What is expected: Print, without altering anything, the lines from the one that holds "Keep writing the" to the one that holds "dome: float = 1.2 * MM", inclusive. No other lines belong in the output.

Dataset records
# # #

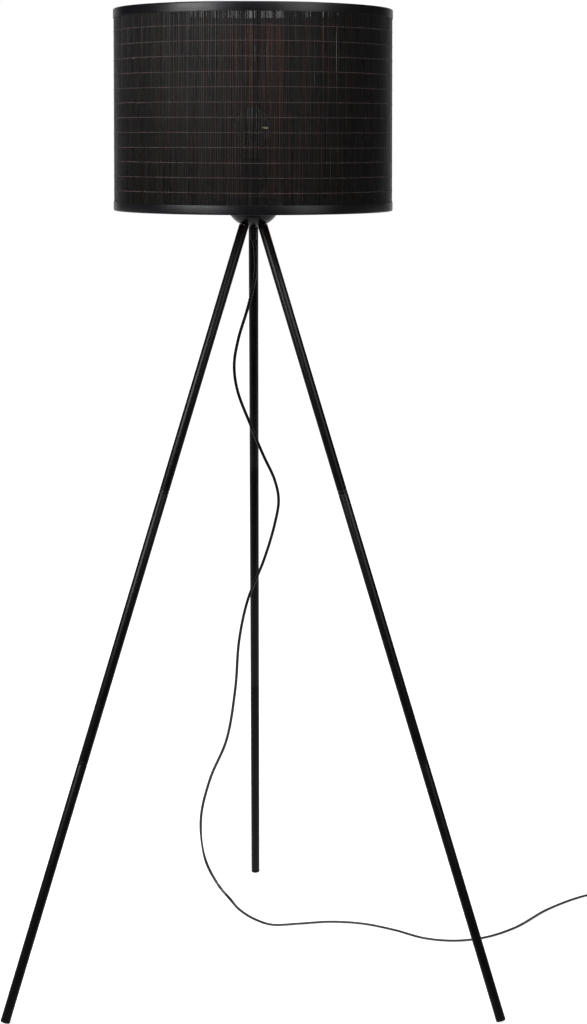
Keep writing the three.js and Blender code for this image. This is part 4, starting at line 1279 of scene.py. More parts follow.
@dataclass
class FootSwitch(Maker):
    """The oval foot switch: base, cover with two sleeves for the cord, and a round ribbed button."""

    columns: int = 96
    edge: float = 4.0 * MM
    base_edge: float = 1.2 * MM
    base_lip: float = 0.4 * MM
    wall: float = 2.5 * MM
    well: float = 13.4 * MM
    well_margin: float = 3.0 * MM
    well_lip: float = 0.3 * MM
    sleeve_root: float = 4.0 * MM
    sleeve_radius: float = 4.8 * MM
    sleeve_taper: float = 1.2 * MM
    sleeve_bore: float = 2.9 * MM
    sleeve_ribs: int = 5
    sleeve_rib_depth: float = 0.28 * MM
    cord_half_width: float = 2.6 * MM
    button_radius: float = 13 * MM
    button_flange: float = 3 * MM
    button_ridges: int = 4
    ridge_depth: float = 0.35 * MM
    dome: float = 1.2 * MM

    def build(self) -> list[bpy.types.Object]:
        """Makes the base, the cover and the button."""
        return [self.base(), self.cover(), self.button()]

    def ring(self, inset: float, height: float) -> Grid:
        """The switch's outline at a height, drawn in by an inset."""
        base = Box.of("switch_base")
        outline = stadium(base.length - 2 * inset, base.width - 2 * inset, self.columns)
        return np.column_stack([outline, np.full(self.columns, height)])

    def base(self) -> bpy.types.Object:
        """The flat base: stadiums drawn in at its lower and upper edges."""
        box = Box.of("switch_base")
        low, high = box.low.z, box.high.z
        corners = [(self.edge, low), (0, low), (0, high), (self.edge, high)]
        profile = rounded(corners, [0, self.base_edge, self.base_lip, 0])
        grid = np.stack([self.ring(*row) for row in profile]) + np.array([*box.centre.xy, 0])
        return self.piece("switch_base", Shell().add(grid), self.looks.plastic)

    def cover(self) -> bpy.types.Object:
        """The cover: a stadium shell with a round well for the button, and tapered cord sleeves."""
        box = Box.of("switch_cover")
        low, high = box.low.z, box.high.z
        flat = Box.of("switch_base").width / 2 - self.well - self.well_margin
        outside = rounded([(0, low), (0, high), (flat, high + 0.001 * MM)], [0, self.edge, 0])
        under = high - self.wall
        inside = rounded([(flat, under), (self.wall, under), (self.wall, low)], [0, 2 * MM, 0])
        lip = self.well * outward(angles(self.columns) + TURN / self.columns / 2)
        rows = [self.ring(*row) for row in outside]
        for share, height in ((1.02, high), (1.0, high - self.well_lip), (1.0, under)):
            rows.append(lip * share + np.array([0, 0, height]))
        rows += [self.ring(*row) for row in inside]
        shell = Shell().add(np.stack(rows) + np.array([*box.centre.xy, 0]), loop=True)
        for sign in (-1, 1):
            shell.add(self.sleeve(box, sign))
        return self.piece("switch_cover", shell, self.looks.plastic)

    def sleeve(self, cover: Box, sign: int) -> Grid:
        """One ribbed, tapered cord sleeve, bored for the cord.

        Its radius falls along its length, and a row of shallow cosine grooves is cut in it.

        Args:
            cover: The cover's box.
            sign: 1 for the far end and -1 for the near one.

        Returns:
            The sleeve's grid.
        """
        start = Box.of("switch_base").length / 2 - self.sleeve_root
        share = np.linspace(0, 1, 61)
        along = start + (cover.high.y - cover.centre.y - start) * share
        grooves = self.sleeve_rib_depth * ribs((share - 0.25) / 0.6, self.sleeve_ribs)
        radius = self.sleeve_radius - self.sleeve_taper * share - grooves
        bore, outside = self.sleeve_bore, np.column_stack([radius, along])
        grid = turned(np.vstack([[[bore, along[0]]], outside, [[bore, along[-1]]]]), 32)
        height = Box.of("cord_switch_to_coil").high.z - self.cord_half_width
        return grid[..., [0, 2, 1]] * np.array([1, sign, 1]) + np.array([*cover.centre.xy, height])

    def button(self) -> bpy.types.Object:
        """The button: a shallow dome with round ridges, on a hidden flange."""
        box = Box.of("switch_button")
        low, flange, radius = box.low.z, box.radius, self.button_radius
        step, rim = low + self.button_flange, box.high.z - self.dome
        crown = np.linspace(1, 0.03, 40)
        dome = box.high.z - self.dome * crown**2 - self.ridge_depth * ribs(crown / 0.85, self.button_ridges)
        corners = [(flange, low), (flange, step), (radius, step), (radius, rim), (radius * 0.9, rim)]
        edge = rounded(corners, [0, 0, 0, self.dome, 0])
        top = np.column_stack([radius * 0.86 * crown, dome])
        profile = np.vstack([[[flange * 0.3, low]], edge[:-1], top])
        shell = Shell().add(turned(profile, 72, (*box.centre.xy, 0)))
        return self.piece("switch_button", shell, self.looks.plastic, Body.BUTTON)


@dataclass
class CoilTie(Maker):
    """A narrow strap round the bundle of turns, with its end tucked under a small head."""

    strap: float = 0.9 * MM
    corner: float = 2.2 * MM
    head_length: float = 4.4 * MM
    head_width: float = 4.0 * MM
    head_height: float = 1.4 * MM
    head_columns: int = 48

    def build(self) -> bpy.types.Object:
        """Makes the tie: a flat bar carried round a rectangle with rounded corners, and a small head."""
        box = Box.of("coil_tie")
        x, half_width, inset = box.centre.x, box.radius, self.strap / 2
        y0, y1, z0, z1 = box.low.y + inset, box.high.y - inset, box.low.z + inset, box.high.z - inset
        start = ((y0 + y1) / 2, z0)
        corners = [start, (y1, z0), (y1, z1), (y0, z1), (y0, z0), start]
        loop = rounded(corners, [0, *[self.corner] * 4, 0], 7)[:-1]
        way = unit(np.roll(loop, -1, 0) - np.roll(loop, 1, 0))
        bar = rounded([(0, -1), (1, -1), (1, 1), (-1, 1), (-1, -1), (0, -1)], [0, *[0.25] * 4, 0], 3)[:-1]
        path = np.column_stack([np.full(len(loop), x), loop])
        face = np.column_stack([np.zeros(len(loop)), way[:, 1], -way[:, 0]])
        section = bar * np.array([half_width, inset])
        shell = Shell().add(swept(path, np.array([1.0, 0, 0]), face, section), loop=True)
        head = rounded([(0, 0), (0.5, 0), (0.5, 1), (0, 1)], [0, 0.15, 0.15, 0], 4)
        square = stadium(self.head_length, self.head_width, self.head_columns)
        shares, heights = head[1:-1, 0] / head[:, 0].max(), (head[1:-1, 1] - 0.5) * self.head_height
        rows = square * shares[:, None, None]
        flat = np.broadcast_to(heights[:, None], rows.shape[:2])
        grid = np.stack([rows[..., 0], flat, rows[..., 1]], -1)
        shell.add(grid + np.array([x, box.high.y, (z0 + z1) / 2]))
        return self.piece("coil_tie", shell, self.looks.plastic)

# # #

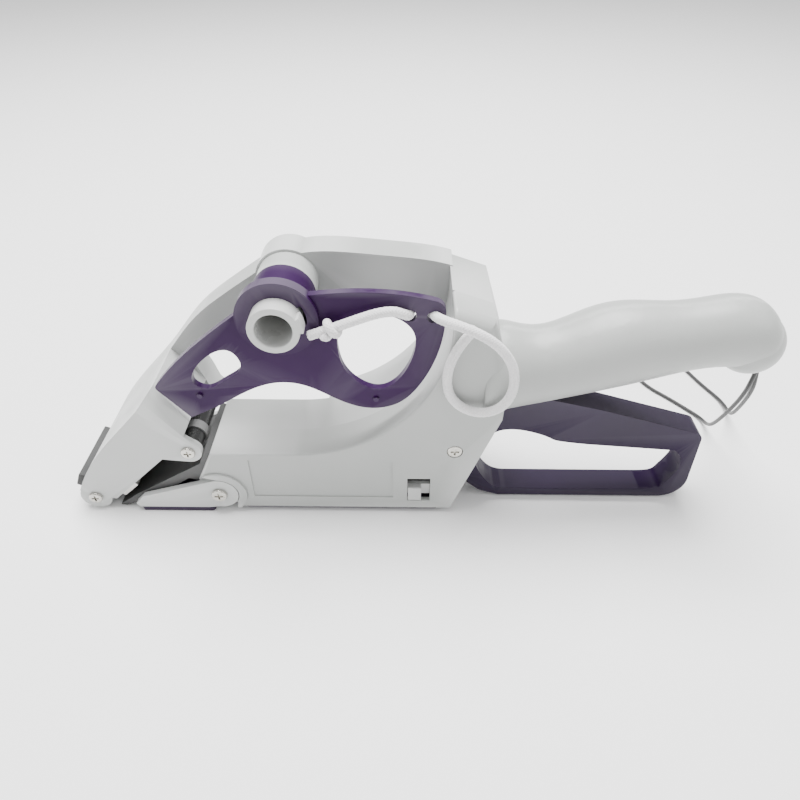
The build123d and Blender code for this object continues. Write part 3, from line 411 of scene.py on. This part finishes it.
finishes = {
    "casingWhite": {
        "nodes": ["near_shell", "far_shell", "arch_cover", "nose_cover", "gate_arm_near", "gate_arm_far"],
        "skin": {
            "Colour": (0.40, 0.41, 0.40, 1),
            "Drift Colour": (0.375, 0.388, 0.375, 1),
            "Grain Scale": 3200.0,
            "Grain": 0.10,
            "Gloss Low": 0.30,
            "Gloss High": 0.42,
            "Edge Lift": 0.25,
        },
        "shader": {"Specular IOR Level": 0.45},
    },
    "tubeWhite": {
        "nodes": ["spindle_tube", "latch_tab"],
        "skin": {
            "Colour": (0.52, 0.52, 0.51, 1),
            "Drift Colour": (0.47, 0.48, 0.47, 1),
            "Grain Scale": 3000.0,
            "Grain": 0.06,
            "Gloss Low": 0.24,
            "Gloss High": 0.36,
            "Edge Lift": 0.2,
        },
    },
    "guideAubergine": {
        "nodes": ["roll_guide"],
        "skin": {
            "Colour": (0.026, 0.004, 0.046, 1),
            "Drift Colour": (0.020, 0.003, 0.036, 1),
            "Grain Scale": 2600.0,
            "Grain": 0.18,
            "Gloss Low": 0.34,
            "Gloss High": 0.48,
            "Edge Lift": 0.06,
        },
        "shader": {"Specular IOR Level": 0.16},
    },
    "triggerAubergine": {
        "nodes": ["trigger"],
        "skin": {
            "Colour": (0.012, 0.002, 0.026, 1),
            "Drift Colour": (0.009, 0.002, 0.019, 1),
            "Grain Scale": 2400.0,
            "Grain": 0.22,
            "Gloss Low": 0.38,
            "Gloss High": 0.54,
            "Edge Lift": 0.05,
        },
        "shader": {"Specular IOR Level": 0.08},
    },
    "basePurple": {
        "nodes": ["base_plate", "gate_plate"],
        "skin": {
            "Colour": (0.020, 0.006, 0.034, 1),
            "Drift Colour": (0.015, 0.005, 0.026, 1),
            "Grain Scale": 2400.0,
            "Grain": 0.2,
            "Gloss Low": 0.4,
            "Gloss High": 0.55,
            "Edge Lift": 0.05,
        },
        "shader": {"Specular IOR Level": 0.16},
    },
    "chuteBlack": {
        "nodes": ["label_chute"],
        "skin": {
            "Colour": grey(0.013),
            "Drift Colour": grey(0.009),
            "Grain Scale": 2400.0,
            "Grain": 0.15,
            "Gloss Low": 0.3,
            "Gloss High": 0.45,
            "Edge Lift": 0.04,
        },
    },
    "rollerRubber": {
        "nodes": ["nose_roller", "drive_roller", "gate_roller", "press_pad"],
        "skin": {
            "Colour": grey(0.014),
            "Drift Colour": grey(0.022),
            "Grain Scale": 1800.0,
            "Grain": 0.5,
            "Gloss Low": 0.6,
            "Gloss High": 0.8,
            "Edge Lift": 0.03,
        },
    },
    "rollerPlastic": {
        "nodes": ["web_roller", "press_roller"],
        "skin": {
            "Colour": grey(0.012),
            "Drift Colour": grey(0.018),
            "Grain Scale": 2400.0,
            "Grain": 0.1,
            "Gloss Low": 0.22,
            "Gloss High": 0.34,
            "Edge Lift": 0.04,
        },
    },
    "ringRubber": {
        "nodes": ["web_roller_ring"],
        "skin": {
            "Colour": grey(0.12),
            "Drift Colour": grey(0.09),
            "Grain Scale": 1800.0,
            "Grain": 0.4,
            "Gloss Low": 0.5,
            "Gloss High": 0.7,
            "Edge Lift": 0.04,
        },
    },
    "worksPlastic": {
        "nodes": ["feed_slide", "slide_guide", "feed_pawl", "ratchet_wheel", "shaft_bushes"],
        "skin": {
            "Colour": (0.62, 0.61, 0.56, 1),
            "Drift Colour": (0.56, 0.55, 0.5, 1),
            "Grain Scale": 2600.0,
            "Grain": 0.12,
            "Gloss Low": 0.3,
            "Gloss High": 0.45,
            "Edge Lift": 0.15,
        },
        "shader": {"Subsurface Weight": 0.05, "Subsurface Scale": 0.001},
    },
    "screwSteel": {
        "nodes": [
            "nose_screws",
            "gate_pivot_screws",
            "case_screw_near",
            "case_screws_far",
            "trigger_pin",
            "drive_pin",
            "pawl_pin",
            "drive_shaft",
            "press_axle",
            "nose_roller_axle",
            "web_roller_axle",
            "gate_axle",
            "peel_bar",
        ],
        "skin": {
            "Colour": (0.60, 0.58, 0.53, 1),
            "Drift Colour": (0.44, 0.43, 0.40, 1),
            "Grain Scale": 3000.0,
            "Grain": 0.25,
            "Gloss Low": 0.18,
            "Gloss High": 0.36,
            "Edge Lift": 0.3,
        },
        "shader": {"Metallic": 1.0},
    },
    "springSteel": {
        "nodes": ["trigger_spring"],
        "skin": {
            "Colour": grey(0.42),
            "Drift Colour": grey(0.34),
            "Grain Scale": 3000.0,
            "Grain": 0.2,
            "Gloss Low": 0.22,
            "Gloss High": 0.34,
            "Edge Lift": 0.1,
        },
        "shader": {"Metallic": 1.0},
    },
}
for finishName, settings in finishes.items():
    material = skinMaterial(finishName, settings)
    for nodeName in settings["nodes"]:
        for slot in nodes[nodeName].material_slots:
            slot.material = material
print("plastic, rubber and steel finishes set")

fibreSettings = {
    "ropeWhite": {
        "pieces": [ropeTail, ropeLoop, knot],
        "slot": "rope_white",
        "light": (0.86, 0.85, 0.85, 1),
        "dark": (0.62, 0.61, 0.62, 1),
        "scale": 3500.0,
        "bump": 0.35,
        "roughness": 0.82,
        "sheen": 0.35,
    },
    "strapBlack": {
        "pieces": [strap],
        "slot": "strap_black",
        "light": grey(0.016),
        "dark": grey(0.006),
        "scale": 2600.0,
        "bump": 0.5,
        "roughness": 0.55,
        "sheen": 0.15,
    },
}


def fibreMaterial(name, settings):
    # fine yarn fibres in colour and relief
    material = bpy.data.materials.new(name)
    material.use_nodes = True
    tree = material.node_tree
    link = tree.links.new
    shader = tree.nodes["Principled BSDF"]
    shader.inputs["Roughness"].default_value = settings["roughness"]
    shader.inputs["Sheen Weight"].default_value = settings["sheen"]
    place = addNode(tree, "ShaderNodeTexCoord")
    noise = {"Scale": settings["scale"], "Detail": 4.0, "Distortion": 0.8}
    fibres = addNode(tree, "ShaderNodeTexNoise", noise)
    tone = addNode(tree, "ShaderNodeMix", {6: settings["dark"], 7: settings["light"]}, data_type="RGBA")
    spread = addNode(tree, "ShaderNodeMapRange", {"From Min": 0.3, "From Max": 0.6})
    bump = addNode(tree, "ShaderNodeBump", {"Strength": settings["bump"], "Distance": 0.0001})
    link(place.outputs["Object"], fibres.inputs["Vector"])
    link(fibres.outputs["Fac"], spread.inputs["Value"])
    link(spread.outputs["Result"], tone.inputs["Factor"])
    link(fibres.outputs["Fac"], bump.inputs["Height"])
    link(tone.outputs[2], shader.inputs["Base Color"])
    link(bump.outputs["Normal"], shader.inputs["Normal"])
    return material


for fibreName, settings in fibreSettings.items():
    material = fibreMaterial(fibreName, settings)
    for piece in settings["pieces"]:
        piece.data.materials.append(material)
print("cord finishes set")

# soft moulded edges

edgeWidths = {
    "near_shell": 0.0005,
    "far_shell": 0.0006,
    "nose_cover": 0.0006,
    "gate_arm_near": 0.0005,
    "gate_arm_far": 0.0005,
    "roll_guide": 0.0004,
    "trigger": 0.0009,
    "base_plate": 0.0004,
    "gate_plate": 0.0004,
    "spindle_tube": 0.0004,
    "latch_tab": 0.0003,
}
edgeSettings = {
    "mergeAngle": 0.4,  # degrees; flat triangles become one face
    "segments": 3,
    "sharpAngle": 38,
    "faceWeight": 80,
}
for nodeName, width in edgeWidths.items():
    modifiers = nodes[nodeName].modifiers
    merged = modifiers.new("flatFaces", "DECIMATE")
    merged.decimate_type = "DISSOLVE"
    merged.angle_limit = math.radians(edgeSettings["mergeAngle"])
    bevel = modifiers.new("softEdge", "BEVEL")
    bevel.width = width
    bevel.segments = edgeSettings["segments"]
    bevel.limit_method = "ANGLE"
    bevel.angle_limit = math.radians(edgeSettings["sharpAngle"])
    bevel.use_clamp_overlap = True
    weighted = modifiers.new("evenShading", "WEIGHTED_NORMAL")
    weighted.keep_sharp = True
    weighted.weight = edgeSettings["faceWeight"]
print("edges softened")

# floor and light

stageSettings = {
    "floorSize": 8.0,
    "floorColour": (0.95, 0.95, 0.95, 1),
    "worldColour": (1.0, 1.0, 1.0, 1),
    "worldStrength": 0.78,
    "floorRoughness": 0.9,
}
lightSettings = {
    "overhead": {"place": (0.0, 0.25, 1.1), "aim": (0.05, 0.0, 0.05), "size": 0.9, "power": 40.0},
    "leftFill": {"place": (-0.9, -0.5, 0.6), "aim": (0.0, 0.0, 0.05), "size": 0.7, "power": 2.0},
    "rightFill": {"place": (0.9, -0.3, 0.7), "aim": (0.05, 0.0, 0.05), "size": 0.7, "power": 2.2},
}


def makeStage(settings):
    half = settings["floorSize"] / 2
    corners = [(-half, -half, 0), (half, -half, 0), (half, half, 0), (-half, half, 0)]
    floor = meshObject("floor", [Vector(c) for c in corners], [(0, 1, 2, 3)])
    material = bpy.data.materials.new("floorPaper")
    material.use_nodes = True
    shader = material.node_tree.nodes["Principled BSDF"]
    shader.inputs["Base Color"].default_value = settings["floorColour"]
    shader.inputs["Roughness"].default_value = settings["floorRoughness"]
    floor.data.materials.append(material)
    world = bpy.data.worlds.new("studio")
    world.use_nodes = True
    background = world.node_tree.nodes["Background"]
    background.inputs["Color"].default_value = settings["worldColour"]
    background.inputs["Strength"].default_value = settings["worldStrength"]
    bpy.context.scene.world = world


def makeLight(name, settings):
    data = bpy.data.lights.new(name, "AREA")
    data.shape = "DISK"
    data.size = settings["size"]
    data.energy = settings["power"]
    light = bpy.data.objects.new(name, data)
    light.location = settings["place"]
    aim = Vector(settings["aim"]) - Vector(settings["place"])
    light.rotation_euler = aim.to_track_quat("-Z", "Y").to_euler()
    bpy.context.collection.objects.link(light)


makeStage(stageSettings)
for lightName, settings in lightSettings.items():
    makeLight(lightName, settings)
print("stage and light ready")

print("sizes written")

# # #

Written response:
Keep writing the three.js and Blender code for this image. This is part 4, starting at line 1279 of scene.py. More parts follow.
@dataclass
class FootSwitch(Maker):
    """The oval foot switch: base, cover with two sleeves for the cord, and a round ribbed button."""

    columns: int = 96
    edge: float = 4.0 * MM
    base_edge: float = 1.2 * MM
    base_lip: float = 0.4 * MM
    wall: float = 2.5 * MM
    well: float = 13.4 * MM
    well_margin: float = 3.0 * MM
    well_lip: float = 0.3 * MM
    sleeve_root: float = 4.0 * MM
    sleeve_radius: float = 4.8 * MM
    sleeve_taper: float = 1.2 * MM
    sleeve_bore: float = 2.9 * MM
    sleeve_ribs: int = 5
    sleeve_rib_depth: float = 0.28 * MM
    cord_half_width: float = 2.6 * MM
    button_radius: float = 13 * MM
    button_flange: float = 3 * MM
    button_ridges: int = 4
    ridge_depth: float = 0.35 * MM
    dome: float = 1.2 * MM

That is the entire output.